_TASK GOAL:_ Beginning with the first line of the data below, reproduce every line unchanged, ending with the line that holds "const closureAngle = 11;".

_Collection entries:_
start

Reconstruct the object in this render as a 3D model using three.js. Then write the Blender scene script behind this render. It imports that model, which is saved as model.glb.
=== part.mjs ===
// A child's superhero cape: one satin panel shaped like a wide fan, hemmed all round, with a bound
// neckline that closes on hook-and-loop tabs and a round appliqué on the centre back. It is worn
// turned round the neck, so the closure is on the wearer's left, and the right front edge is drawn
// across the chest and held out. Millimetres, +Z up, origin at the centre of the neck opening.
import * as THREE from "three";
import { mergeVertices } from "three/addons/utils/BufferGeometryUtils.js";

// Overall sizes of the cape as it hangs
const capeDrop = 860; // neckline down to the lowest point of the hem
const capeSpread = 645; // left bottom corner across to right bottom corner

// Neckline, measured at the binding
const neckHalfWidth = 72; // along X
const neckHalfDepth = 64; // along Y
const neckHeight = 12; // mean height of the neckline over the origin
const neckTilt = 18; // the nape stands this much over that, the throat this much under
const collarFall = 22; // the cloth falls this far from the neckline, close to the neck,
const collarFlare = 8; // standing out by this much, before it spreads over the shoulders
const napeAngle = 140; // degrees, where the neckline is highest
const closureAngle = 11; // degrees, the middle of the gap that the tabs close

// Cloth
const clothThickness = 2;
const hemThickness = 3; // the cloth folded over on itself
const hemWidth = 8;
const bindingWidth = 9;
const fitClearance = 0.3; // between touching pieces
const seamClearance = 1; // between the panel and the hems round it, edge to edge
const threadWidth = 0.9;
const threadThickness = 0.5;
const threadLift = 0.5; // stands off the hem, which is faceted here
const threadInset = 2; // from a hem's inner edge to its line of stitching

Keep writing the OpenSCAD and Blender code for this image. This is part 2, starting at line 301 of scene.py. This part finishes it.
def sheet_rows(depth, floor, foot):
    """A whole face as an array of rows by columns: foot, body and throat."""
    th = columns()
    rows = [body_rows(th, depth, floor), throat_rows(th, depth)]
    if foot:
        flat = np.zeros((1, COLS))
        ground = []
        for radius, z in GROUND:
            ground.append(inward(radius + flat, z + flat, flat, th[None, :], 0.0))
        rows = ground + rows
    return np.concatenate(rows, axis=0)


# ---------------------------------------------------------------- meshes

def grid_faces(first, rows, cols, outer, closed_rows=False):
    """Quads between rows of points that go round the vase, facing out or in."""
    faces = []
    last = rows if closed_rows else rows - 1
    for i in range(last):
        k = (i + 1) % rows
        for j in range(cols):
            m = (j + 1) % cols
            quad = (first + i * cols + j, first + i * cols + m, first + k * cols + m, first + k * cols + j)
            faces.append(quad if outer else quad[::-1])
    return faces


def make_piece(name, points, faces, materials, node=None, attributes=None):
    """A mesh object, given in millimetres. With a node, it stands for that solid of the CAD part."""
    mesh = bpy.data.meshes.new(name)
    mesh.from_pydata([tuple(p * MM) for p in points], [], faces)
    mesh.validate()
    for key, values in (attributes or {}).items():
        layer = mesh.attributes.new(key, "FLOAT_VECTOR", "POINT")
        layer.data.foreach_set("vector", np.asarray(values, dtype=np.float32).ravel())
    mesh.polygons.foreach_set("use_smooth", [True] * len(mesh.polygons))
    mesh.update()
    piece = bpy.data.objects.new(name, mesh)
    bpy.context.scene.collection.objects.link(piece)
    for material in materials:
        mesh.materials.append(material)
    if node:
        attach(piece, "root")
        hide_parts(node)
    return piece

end

_WRITTEN RESPONSE:_
Reconstruct the object in this render as a 3D model using three.js. Then write the Blender scene script behind this render. It imports that model, which is saved as model.glb.
=== part.mjs ===
// A child's superhero cape: one satin panel shaped like a wide fan, hemmed all round, with a bound
// neckline that closes on hook-and-loop tabs and a round appliqué on the centre back. It is worn
// turned round the neck, so the closure is on the wearer's left, and the right front edge is drawn
// across the chest and held out. Millimetres, +Z up, origin at the centre of the neck opening.
import * as THREE from "three";
import { mergeVertices } from "three/addons/utils/BufferGeometryUtils.js";

// Overall sizes of the cape as it hangs
const capeDrop = 860; // neckline down to the lowest point of the hem
const capeSpread = 645; // left bottom corner across to right bottom corner

// Neckline, measured at the binding
const neckHalfWidth = 72; // along X
const neckHalfDepth = 64; // along Y
const neckHeight = 12; // mean height of the neckline over the origin
const neckTilt = 18; // the nape stands this much over that, the throat this much under
const collarFall = 22; // the cloth falls this far from the neckline, close to the neck,
const collarFlare = 8; // standing out by this much, before it spreads over the shoulders
const napeAngle = 140; // degrees, where the neckline is highest
const closureAngle = 11; // degrees, the middle of the gap that the tabs close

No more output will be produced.